Although last year’s campaign is over, both relationships continue to matter on the state level as all roads — at least on paper — lead to Jindal. For example, the debate over LLS’s pending permit (and DEQ’s anticipated decision on it) could soon rekindle interest in Jindal’s connection to the company. And just last week, ACM became Jindal’s attack dog when it lashed out at a New Orleans lawmaker, Rep. Karen Carter Peterson, who claims Team Jindal pulled the trigger on radio spots attacking her opposition to vouchers.

The landfill issue could be a sleeping giant. A recent public records request reveals that LLS is finishing up a new application that could soon come up for community review. According to DEQ spokeswoman Jean Lockwood Kelly, there’s “no set schedule,” but information is currently being collected and assessed. On the surface, it’s the same application that DEQ denied in 2000, citing the company’s failure to show a “genuine demand” for putting back into use an underground catacomb designed to house waste from Superfund sites.

Community activists and Baton Rouge Mayor Kip Holden, a Democrat, opposed the initial application because there were at least four waste facilities or landfills already in the area, two of which are Superfund sites. “There are a sufficient number of facilities like the one planned,” the DEQ denial stated.

Now, LLS is back at the plate. A number of factors could have changed since 2000, not just a relationship with the new governor. The denial raised questions about the lining of the underground vault, which LLS was amenable to replacing, and an insufficient site analysis. Kelly says there’s nothing out of the ordinary about the company taking another shot. “The regulations do not prohibit a facility from reapplying,” she says. “Circumstances could have changed.”

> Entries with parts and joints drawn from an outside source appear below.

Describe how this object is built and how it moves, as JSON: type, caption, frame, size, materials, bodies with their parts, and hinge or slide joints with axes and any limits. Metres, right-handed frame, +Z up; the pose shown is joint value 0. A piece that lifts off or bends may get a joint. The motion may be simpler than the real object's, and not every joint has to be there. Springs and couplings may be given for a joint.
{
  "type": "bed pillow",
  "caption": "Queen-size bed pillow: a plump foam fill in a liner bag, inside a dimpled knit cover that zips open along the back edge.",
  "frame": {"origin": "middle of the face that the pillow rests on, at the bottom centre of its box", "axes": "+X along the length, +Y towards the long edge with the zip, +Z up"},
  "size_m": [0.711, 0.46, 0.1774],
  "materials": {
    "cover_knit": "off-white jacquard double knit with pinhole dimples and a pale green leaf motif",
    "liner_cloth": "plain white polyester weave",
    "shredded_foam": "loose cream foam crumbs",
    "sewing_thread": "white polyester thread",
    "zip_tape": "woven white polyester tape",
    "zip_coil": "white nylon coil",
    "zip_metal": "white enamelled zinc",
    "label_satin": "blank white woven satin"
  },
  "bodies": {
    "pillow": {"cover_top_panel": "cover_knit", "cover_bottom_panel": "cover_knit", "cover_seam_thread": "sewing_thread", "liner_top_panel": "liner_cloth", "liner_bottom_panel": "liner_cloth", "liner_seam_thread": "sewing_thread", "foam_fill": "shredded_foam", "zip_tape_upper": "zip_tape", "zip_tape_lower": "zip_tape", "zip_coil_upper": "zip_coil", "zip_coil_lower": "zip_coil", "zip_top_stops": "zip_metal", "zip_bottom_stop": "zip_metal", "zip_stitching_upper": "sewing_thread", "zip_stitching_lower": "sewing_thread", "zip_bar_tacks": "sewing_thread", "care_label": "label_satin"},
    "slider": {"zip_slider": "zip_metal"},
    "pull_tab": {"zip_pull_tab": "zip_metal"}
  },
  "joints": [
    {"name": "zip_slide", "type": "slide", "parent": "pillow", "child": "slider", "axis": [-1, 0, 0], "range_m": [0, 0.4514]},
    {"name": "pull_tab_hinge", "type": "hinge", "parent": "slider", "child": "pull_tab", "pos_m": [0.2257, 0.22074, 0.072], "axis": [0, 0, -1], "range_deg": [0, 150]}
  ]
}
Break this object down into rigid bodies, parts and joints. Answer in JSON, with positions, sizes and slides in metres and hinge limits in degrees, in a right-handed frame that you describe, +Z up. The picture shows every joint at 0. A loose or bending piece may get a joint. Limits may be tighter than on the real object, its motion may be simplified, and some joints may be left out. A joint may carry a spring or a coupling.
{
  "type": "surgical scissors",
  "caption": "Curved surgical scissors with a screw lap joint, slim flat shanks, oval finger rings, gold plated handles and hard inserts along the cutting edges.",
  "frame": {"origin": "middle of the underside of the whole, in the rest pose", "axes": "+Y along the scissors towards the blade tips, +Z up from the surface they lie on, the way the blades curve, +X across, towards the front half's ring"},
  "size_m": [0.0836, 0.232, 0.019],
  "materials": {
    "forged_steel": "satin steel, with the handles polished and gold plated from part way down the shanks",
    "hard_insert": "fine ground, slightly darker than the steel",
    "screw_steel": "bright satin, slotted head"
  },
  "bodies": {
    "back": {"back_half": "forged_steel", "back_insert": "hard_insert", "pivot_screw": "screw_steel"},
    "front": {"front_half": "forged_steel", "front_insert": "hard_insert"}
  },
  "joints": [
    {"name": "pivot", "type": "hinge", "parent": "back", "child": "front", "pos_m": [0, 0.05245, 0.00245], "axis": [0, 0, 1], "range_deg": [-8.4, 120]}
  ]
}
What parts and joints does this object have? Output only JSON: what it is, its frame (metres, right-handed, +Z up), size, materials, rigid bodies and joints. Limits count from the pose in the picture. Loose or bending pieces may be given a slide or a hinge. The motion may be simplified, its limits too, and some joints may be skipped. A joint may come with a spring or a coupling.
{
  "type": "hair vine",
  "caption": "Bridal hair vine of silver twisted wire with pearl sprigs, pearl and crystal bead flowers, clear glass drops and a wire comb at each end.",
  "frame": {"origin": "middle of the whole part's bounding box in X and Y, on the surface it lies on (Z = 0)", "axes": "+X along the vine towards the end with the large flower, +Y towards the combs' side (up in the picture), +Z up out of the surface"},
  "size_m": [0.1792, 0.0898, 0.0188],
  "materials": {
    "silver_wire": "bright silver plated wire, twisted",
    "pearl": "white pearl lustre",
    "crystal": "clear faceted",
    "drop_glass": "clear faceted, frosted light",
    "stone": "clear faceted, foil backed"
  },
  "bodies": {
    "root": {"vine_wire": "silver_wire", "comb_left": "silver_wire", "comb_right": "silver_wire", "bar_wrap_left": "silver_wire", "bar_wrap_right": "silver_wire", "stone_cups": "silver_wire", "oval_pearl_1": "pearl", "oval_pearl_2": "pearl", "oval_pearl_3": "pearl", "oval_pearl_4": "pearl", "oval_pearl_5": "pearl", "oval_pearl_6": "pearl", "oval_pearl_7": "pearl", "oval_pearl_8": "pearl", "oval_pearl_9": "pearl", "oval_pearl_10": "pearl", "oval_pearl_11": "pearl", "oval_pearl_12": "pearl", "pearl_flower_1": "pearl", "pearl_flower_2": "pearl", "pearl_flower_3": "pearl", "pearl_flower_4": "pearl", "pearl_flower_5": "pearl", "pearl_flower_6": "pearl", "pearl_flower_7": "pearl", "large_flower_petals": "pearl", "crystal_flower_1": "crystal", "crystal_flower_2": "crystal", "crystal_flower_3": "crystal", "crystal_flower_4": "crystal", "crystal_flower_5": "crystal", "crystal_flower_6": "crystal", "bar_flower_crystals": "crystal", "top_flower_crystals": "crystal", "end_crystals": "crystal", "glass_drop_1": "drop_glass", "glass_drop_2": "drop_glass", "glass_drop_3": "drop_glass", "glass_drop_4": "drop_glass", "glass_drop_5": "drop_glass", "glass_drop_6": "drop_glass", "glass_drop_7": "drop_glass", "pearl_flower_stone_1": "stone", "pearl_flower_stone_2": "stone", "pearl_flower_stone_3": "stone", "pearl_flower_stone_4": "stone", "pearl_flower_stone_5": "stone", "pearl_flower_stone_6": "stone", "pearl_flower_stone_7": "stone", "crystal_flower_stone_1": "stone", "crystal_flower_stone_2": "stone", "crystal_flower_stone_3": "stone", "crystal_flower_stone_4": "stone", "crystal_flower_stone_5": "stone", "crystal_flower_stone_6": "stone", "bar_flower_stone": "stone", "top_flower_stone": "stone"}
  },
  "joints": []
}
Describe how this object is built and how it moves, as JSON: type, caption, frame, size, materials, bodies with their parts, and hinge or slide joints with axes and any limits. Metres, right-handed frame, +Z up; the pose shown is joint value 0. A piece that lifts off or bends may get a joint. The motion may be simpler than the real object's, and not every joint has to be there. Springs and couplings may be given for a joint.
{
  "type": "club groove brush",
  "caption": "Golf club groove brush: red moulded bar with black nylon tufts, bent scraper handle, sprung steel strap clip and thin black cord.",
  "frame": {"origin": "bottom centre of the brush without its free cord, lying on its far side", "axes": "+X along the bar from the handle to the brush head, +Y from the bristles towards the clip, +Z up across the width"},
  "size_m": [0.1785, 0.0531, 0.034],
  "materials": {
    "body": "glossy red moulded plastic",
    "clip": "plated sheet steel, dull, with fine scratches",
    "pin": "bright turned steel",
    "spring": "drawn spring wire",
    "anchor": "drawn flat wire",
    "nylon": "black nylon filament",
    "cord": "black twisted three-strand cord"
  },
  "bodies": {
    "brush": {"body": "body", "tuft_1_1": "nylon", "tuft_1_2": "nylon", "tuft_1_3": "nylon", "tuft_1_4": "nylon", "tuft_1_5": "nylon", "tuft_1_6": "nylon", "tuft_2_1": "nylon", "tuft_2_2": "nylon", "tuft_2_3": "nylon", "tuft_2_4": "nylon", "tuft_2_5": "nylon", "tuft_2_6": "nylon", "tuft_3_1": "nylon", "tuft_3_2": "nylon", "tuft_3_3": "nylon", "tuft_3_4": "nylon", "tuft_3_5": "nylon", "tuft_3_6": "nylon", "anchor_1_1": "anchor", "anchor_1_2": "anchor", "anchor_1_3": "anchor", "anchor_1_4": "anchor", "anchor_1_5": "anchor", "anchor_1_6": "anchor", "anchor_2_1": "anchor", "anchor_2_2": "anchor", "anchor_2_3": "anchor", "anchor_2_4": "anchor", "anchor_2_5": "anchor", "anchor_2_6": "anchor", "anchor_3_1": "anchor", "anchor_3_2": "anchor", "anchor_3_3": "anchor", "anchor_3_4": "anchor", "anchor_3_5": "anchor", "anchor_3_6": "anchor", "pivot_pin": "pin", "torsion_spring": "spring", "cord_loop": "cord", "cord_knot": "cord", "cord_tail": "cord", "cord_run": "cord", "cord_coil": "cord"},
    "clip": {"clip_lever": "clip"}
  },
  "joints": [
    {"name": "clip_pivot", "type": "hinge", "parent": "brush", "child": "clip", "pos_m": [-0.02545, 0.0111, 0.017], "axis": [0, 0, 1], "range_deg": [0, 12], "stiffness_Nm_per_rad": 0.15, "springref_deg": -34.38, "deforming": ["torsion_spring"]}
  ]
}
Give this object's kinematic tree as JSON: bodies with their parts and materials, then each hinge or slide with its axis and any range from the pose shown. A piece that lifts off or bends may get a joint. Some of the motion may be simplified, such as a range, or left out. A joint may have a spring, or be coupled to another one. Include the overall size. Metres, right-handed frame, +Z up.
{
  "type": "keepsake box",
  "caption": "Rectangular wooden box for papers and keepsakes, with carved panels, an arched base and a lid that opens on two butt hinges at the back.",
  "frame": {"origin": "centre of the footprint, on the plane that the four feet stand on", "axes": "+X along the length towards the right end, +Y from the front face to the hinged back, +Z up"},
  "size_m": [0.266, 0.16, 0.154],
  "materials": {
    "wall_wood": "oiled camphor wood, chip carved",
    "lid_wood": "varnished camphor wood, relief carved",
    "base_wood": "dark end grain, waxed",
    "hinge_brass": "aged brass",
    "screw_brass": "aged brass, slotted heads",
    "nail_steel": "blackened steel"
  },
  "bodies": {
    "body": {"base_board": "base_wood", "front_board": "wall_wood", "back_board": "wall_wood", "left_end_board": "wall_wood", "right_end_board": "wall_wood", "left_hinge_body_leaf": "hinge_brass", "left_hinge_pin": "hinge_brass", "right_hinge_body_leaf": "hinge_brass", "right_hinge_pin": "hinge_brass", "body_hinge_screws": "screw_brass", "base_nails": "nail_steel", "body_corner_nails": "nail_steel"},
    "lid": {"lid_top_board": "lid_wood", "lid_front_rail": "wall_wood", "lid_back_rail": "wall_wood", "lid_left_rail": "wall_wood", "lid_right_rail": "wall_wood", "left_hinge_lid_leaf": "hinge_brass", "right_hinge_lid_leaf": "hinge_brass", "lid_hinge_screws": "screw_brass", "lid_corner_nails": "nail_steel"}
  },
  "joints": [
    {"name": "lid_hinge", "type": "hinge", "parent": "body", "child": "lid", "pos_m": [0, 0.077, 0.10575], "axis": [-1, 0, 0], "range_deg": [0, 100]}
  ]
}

But that doesn’t mean Jindal is off the hook, as appearances mean everything in politics. The Advocate in Baton Rouge dedicated nearly 600 words in October to exploring what, if any, connection exists between Jindal and the landfill. The report was picked up by wire services, radio stations and television stations. Once the permit is approved for public review, barring some unforeseen circumstances, scrutiny of the Jindal connection will resume.

For now, reporters and others are busy looking into All Children Matter, the 527 group that attacked Peterson in a series of radio ads that aired last week on four stations in New Orleans. The spots claim Peterson is “trying to block a plan to give our kids a better opportunity for a quality education.” It’s referring to House Bill 1347 by Rep. Austin Badon, also of New Orleans. Badon’s bill would institute private tuition grants to public school students in New Orleans. Peterson alleges that Jindal Chief of Staff Timmy Teepell ordered the ads; Teepell denies the charge.

Polly Broussard, an ACM spokeswoman who once sat on the state Board of Elementary and Secondary Education, told The Times-Picayune last week that the administration knew nothing about the radio attacks but that the two parties are working together to pass Badon’s bill. Still, it’s hard to overlook obvious connections. Besides the group’s support of Jindal in 2007, Phillip Stutts, a consultant to ACM’s Louisiana chapter, managed Jindal’s gubernatorial campaign in 2003. Richard DeVos, the retired president of Amway who created ACM, donated nearly $20,000 to Jindal’s campaign last year — with the help of family members.

Rep. J.P. Morrell, D-New Orleans, says ACM isn’t alone in backing up Jindal’s efforts. He says a “faceless” third-party group is making robo-calls to voters, promoting vouchers as a winner and offering to connect voters to their respective lawmaker’s office. Believe In Louisiana, another 527 group organized by Baton Rouge Business Report Publisher Rolfe McCollister, Jindal’s transition chairman, is likewise airing radio ads, Morrell says, adding to the local tension over Badon’s bill. “This isn’t politics as usual. It’s worse,” Morrell says. “Transparency doesn’t exist in these shadow campaigns. The governor and his inner circle are crawling in the muck.”

Clearly, Jindal takes the voucher bill seriously. Rep. Cedric Richmond, another New Orleans Democrat, says a flyer was passed around to certain lawmakers last week inviting them to a luncheon at the Governor’s Mansion to discuss the bill. He says the meetings basically have served as a forum for Jindal to horse-trade projects for support. For any lawmaker looking to fund a pet project, “that’s the perfect time to go and ask,” Richmond says.

Peterson, meanwhile, still feels slighted by the “personal attacks.” While she may have been reserving judgment on Jindal’s young administration before, she now refers to them as “holier than thou.” The tactic clearly strains Jindal’s legislative relations, and if the attacks continue against lawmakers who do nothing more than take a policy stance, Peterson won’t be alone in her angst.

“There is an independent arm of government called the Louisiana Legislature, made up of the House and Senate,” she says. “And we don’t rubber stamp.